Against that, it's worth commenting also that Trump seems to have an inherent contradiction in his approach to the dollar. He wants to eliminate the trade deficit by making America strong again. To do that requires a weaker dollar so that imports become more expensive and people are less inclined to buy from abroad. American exports become more attractive.

However, that is clearly incompatible with Trump's other declared intention, which is to maintain the dollar as the world reserve currency. Clearly, it's highly unattractive for the rest of the world to hold their investments in dollars and do their transactions in dollars if the value of it is evaporating before our eyes.

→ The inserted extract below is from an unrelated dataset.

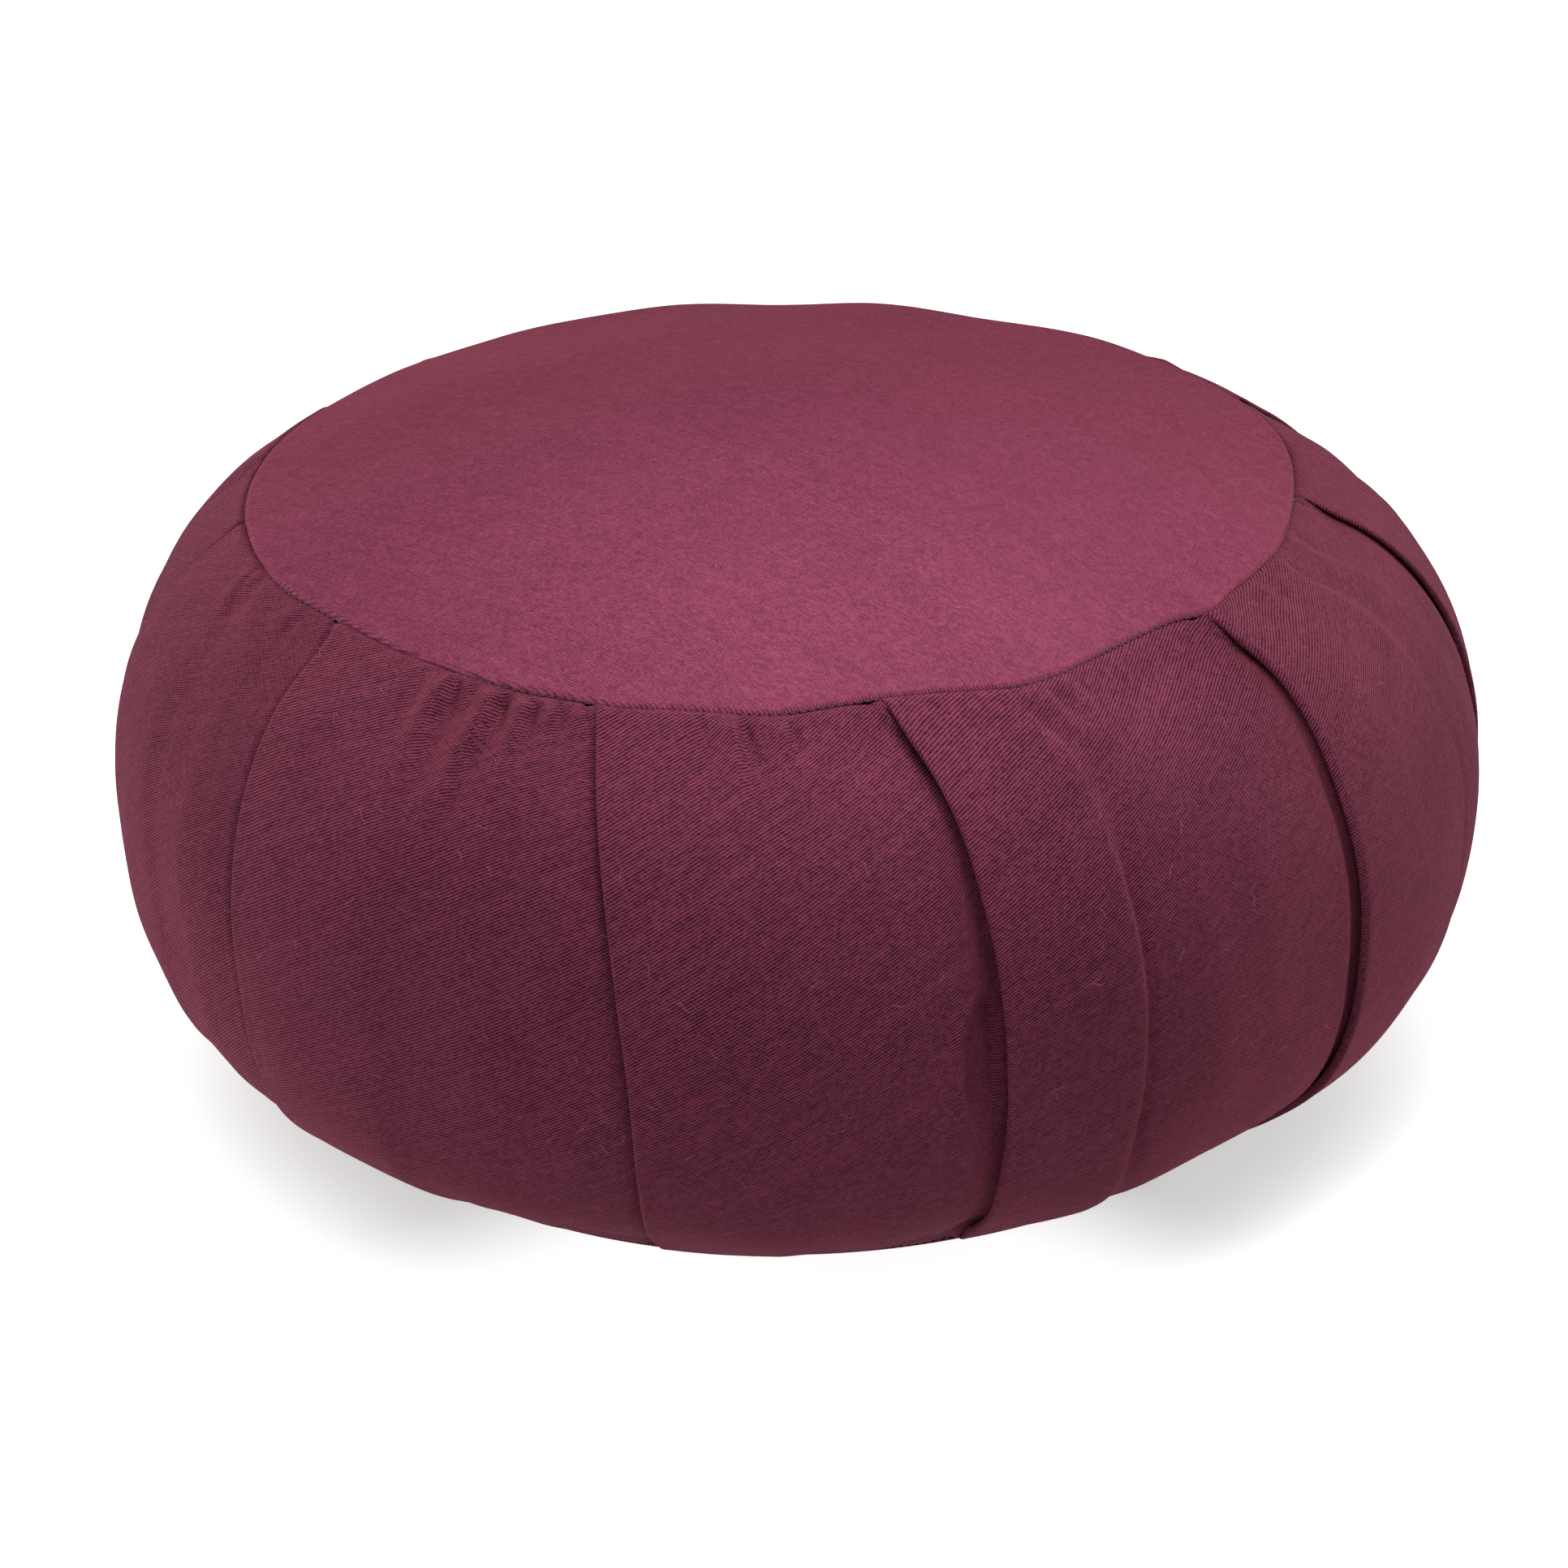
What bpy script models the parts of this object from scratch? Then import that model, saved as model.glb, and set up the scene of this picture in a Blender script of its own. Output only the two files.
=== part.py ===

Needless to say, the same goes for Britain. As we noted the other day, the cost of borrowing each time that a bond issue expires and has to be replaced by a new issue has to be issued at ever-higher interest rates. This also has the effect of depressing the price of the old government bonds in the marketplace, which are paying a lower interest rate.

So it'd be very interesting to see how rapidly this unravels, but it could easily take a lot less time than people had been imagining.

There has to be a tipping point.

Of course, the other way in which the West is losing credibility is on the moral front, as more and more people. The rest of the world has been able to see what was going on in Israel for quite some time. But it looks to me as though even our own general populations are beginning to become horrified by it.

So it's difficult to see how the government are going to maintain the slavish support that they've been showing. There could well be some revelations as to what leverage Israel has over our own politicians.

Well, that's the big thing about how powerful the lobbies are.

Yeah. So interesting events this past week.